Il faut saluer le fait que le projet de loi C-22 prévoie d'inclure dans la loi des dispositions sur l'imposition de dommages-intérêts liés aux ressources naturelles, y compris des dispositions explicites sur l'établissement de dommages-intérêts pour la perte de la valeur de non-usage. Cependant, le projet de loi C-22 n'accorde aucun pouvoir de réglementation pour le calcul de ces dommages-intérêts. C'est une lacune grave, puisqu'il faut mettre en place des règles rigoureuses pour répondre au manque de données écologiques de référence et à la difficulté inhérente au fait d'associer des valeurs monétaires à des valeurs environnementales.
Pour combler cette lacune, nous avons proposé un amendement visant à quantifier la perte de la valeur de non-usage et à en tenir compte. Nous voulions saisir cette occasion de réglementation pour inclure l'environnement dans l'évaluation de l'ampleur et du coût des dommages à l'environnement. Malheureusement, ces dispositions n'ont jamais été adoptées, ce qui laisse profondément lacunaire toute la section portant sur la perte de la valeur de non-usage.
Aucun de nos amendements n'avait pour but de réveiller l'ours qui dort. Nous avons reconnu qu'amorcer un débat sur une responsabilité accrue était un pas dans la bonne direction. Toutefois, ne pas améliorer le projet de loi représente une occasion manquée colossale. Les amendements que nous avons proposés n'avaient rien de radical ou d'exagéré. En fait, la plupart ne cherchaient qu'à rendre le projet de loi plus équitable et plus équilibré. Même notre proposition de supprimer complètement la limite de responsabilité n'était pas aussi radicale que le gouvernement voudrait le faire croire aux Canadiens. D'ailleurs, l'Allemagne, le Japon, la Suède, la Finlande, le Danemark, l'Autriche et la Suisse ont tous déjà instauré la responsabilité illimitée pour les centrales nucléaires. Même aux États-Unis, la limite de responsabilité absolue est de 12,6 milliards de dollars.
Ne vous laissez pas duper par la réponse des conservateurs à cet égard, monsieur le Président.
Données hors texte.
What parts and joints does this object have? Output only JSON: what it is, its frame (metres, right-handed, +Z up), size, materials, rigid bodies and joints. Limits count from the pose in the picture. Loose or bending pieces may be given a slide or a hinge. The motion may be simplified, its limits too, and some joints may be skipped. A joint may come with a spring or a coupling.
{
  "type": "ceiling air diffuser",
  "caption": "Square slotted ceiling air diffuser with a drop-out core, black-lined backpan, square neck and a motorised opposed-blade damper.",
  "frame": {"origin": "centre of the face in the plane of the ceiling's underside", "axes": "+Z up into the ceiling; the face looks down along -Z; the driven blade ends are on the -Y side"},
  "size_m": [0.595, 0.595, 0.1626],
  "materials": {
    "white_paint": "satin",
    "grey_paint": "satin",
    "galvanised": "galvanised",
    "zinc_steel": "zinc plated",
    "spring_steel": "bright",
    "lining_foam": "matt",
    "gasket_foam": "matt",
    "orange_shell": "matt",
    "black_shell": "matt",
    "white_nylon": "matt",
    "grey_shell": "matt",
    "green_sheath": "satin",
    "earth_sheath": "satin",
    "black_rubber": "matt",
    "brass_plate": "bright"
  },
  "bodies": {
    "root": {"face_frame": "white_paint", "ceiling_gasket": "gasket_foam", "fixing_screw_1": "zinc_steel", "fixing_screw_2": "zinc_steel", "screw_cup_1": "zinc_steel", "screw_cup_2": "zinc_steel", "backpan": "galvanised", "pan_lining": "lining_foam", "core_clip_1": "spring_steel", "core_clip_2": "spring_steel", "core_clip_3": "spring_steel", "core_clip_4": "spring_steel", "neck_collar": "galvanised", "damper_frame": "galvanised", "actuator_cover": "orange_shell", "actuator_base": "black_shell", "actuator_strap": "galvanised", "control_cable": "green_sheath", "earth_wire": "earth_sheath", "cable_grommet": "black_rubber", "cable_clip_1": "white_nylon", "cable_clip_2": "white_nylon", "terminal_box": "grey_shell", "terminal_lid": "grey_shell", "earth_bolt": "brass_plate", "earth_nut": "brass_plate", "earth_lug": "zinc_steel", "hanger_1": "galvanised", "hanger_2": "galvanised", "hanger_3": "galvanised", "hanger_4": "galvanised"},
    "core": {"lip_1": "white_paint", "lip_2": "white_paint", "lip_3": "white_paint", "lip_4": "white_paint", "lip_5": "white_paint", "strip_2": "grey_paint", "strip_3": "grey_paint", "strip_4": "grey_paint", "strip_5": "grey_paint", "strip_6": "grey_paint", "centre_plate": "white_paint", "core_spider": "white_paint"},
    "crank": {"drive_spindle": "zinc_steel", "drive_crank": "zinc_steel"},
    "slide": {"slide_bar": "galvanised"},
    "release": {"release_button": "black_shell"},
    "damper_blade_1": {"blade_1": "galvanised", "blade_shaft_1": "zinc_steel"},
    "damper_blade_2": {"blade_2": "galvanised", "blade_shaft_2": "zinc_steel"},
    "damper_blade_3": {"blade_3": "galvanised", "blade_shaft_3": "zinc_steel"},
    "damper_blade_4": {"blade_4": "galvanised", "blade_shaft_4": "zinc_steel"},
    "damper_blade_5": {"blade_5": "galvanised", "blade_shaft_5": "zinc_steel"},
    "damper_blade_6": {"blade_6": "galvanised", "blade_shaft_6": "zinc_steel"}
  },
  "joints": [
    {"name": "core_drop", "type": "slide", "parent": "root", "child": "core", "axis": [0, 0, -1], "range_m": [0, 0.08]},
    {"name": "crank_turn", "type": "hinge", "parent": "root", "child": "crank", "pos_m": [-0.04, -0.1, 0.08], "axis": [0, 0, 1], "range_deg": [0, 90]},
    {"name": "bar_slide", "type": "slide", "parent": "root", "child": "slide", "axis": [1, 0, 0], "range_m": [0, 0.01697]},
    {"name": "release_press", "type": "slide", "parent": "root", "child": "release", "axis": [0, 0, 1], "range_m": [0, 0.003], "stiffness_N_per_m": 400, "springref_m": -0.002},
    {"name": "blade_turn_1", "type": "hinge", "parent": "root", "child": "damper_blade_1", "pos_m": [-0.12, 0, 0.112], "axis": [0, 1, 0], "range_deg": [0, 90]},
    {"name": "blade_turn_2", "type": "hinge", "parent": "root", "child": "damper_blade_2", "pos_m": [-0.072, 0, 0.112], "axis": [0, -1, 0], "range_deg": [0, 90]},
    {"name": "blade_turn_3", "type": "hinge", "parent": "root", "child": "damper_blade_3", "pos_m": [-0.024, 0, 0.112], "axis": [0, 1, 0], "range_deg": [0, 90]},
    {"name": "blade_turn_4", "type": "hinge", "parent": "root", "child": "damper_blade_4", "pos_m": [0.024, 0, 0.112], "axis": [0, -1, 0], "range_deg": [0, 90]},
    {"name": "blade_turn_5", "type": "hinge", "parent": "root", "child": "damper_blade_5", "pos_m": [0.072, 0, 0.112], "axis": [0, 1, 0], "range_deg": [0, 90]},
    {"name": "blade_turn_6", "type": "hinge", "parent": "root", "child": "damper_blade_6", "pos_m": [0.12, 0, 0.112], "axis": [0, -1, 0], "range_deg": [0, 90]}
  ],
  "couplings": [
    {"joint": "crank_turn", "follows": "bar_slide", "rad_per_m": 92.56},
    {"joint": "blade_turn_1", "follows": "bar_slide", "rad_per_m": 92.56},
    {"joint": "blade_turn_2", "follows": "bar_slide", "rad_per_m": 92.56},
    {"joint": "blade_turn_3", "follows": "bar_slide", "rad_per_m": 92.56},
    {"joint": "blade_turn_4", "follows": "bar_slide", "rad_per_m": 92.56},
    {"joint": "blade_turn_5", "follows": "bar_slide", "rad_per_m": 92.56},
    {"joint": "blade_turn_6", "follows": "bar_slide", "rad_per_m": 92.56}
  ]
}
Sans grande surprise, les conservateurs tenteront de laisser entendre qu'une responsabilité illimitée encouragerait les exploitants à déclarer faillite plutôt que de nettoyer si un incident survenait.
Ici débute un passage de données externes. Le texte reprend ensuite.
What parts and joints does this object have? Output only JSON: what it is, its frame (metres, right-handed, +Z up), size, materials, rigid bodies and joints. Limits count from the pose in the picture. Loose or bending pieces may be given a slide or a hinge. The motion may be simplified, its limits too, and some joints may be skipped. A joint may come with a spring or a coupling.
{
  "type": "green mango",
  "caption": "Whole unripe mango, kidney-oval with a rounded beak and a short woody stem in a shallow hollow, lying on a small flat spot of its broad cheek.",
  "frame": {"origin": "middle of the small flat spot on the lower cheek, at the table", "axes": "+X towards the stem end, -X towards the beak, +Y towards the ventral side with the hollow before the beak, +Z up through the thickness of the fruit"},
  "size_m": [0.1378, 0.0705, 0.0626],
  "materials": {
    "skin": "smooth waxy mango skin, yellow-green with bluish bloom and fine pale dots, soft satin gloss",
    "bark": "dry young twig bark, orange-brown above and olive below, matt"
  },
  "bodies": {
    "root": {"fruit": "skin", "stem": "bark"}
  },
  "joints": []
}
Or, il faut regarder le problème de l'angle inverse. Les néo-démocrates croient que la responsabilité doit être suffisamment importante pour faire en sorte qu'une catastrophe nucléaire ou en mer ne se produise jamais et que les exploitants se sentent tenus de mettre en pratique les meilleures mesures de sécurité qui soient. Voilà comment protéger les intérêts des Canadiens car, honnêtement, ceux-ci ne méritent rien de moins.